Vaibhav Sooryavanshi’s breakthrough run continues after LSG duck stumble

At this point, it’s hard to find new superlatives for Vaibhav Sooryavanshi. The youngster has looked like someone who has simply opted out of the usual rhythm of inconsistency that even the best batters go through. Yes, there was that one uncommon blemish when he was dismissed for a duck against the Lucknow Super Giants, but it barely interrupts what has been an astonishing run of form. Beyond that rare slip, his numbers read like a statement of intent—52, 31, 39, 78, 46, 103 and 43—proof of a batter who keeps finding ways to contribute, match after match.

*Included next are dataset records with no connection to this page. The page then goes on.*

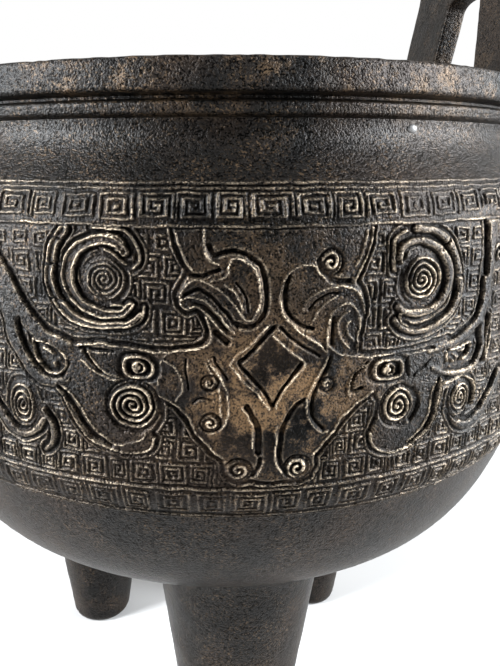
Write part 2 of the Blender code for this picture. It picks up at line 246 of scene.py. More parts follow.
def oldBronze(name, relief=False):
    # Near-black brown bronze with specks and painted shade in its pits; on the band also tan edges (part wear, part
    # painted highlight), painted shade in the hollows, and brown dust
    finish = bronzeFinish
    material = bpy.data.materials.new(name)
    material.use_nodes = True
    tree = material.node_tree
    shader = tree.nodes["Principled BSDF"]
    shop = Shop(tree)
    spot = shop.out(shop.node("ShaderNodeTexCoord"), "Object")

    def noise(pattern):
        scale, detail, rough = finish[pattern]
        sockets = {"Vector": spot, "Scale": scale, "Detail": detail, "Roughness": rough}
        return shop.out(shop.node("ShaderNodeTexNoise", None, sockets), "Fac")

    def painted(label):
        return shop.out(shop.node("ShaderNodeAttribute", {"attribute_name": label}), "Fac")

    clouds, blotches, grains, coarse = noise("clouds"), noise("blotches"), noise("grains"), noise("coarse")
    grit = grains * 0.6 + coarse * 0.4
    # painted shade: the low spots of the grain are painted near black, and made fully metallic below, so the pits
    # look shaded
    dark = (1.0 - grit.between(0.415, 0.495)) * 0.85
    colour = shop.mixed(blotches.between(0.35, 0.7), finish["deep"], finish["skin"])
    colour = shop.mixed(clouds.between(0.46, 0.66) * 0.7, colour, finish["brown"])
    dots = noise("specks").between(0.56, 0.64) * (0.08 + blotches.between(0.42, 0.60) * 0.42)
    colour = shop.mixed(dots, colour, finish["speck"])
    level = shop.out(shop.node("ShaderNodeSeparateXYZ", None, {"Vector": spot}), "Z")
    onRim = level.between(0.2135, 0.2195)
    rusty = onRim * (1.0 - level.between(0.2258, 0.2290) * 0.75)
    rust = rusty * noise("rimRust").between(0.53, 0.60) * grains.between(0.36, 0.56)
    colour = shop.mixed(rust, colour, finish["rust"])
    roughness = finish["roughness"] + (grains - 0.5) * 0.25 + (clouds - 0.5) * 0.12 + rusty * 0.08
    if relief:
        wearAndHighlight, hollowShade, dusty = painted("wearAndHighlight"), painted("hollowShade"), painted("dusty")
        patches = noise("dustPatches")
        colour = shop.mixed(dusty * patches.between(0.46, 0.54) * grains.between(0.30, 0.60), colour, finish["dust"])
        # tan crests, part wear and part painted highlight, broken up by noise
        broken = grains.between(0.33, 0.62) * blotches.between(0.30, 0.62)
        broken = broken * (0.35 + noise("tanBreakup").between(0.36, 0.58) * 0.9)
        colour = shop.mixed((wearAndHighlight * broken * 1.42).clamped(), colour, finish["tan"])
        roughness = roughness + dusty * 0.2
        sooty = dusty * (1.0 - patches.between(0.43, 0.49)) * (1.0 - wearAndHighlight) * 0.62
        dark = dark * (1.0 - wearAndHighlight) * (1.0 - dusty * 0.55)
        # painted shade in the hollows joins the painted pit shade and the real black soot patches
        dark = dark.atLeast(hollowShade * (0.6 + coarse.between(0.36, 0.52) * 0.45)).atLeast(sooty).clamped()
    # painted shade: the dark mask gives near-black colour and full metallic, which also cuts reflection in pits and
    # hollows; the soot patches share it
    colour = shop.mixed(dark, colour, finish["pitShade"])
    metal = finish["metallic"] + dark * (1.0 - finish["metallic"])
    height = grit + onRim * noise("rimDents") * finish["rimLumps"]
    bump = shop.node("ShaderNodeBump", None, {"Strength": 1.0, "Distance": finish["bumpDepth"], "Height": height})
    shader.inputs["Specular IOR Level"].default_value = finish["shine"]
    shader.inputs["Specular Tint"].default_value = (*finish["tint"], 1.0)
    tree.links.new(colour.socket, shader.inputs["Base Color"])
    tree.links.new(metal.socket, shader.inputs["Metallic"])
    tree.links.new(roughness.clamped().socket, shader.inputs["Roughness"])
    tree.links.new(bump.outputs["Normal"], shader.inputs["Normal"])
    return material


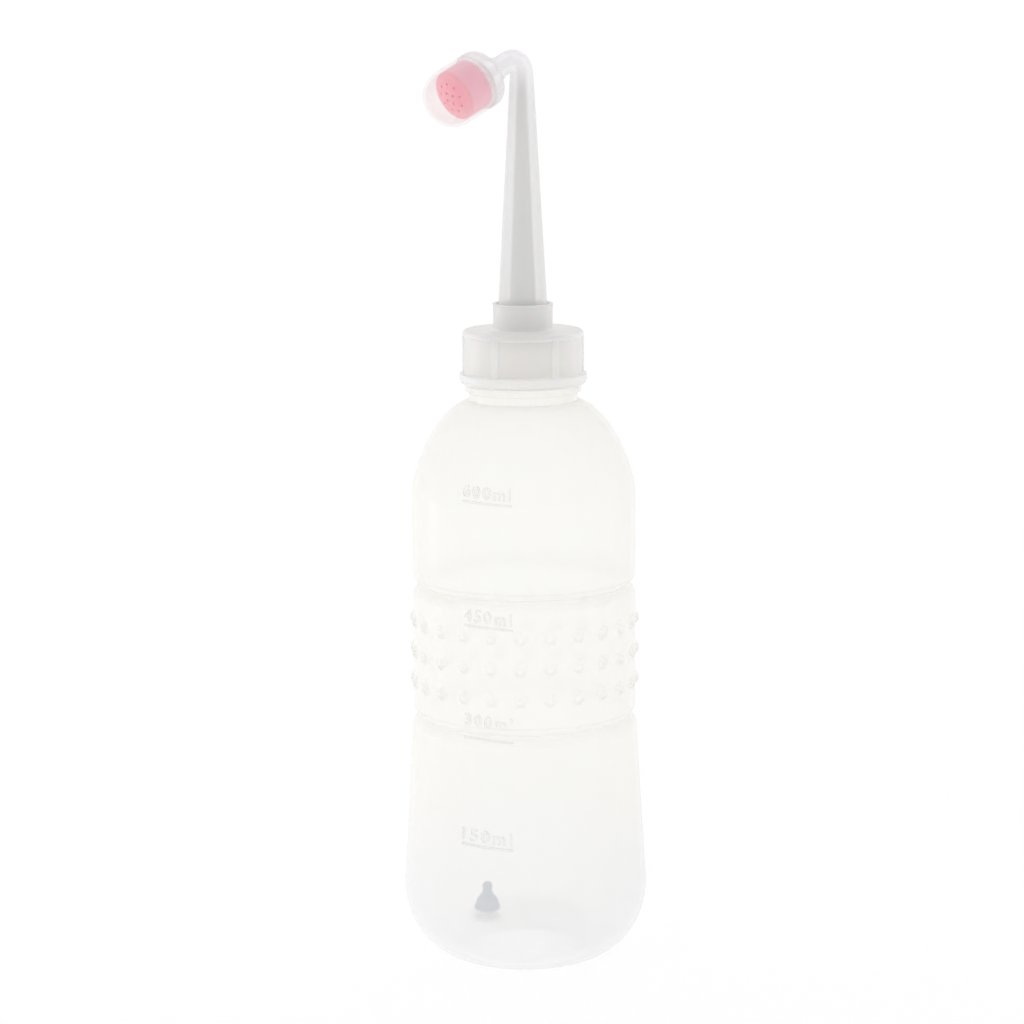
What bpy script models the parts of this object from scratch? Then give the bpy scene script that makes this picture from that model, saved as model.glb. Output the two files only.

It’s no surprise, then, that he has overtaken the likes of KL Rahul, Abhishek Sharma and even Virat Kohli to become the first player in this IPL to cross the 400-run mark. With the way he’s going, it also raises a tantalising possibility: Sooryavanshi could finish the season as the youngest ever to lift the Orange Cap.

In the brief window he has been in top-level cricket, Sooryavanshi has already drawn comparisons with some of the sport’s biggest names. Conversations around him have repeatedly mentioned Sachin Tendulkar, Brian Lara, Virender Sehwag and Yuvraj Singh. While it’s still early to place him in the same bracket as those legends, former India spinner Murali Kartik believes there may be an edge in one particular area—suggesting that, if anything, Sooryavanshi might be even more effective than Lara in a way that matters. Lara, after all, is widely viewed as one of the finest batters the game has seen, and the long-standing debate about who was the better batsman—Lara or Tendulkar—has never really gone away. Kartik’s point, though, was sharper: if Sooryavanshi’s talent is truly special, could he even have the advantage over Lara?

Kartik’s answer leaned heavily on how the power is created. “Brian Lara would have been pleased had he had Vaibhav Sooryavanshi’s power-hitting,” Kartik said on the Cricbuzz post-match show. “Lara was a genius, but his backlift was slightly different. It was high as well, but when Sooryavanshi brings the bat down, he generates a lot of power. His head is also so still. Most of his shots are not free-flowing or flourishing. He just packs a punch.”

There’s another comparison Kartik believes is worth noting as well—this time, the link is to Virender Sehwag. Kartik argues that fearlessness is one of the most visible traits in Sooryavanshi’s batting, in the same way it was Sehwag’s defining feature when the explosive opener first burst onto the scene. Sehwag’s arrival changed the tempo of games: he refused to be intimidated by the reputation of bowlers, stepping up to the likes of Chaminda Vaas, Brett Lee, Shoaib Akhtar, Saqlain Mushtaq and Muttiah Muralitharan without hesitation. In Kartik’s view, Sooryavanshi carries a similar inner confidence.

“The most important thing is that he’s young. Hand-eye coordination is amazing. In terms of fearlessness, he is a lot like Viru [Sehwag]. He was the same. The bigger the bowler, the more Sehwag wanted to hit him into space. This kid is not telling us, but from inside he must go like Hazlewood, Bumrah, Sunil Narine, I will smash them all,” Kartik said.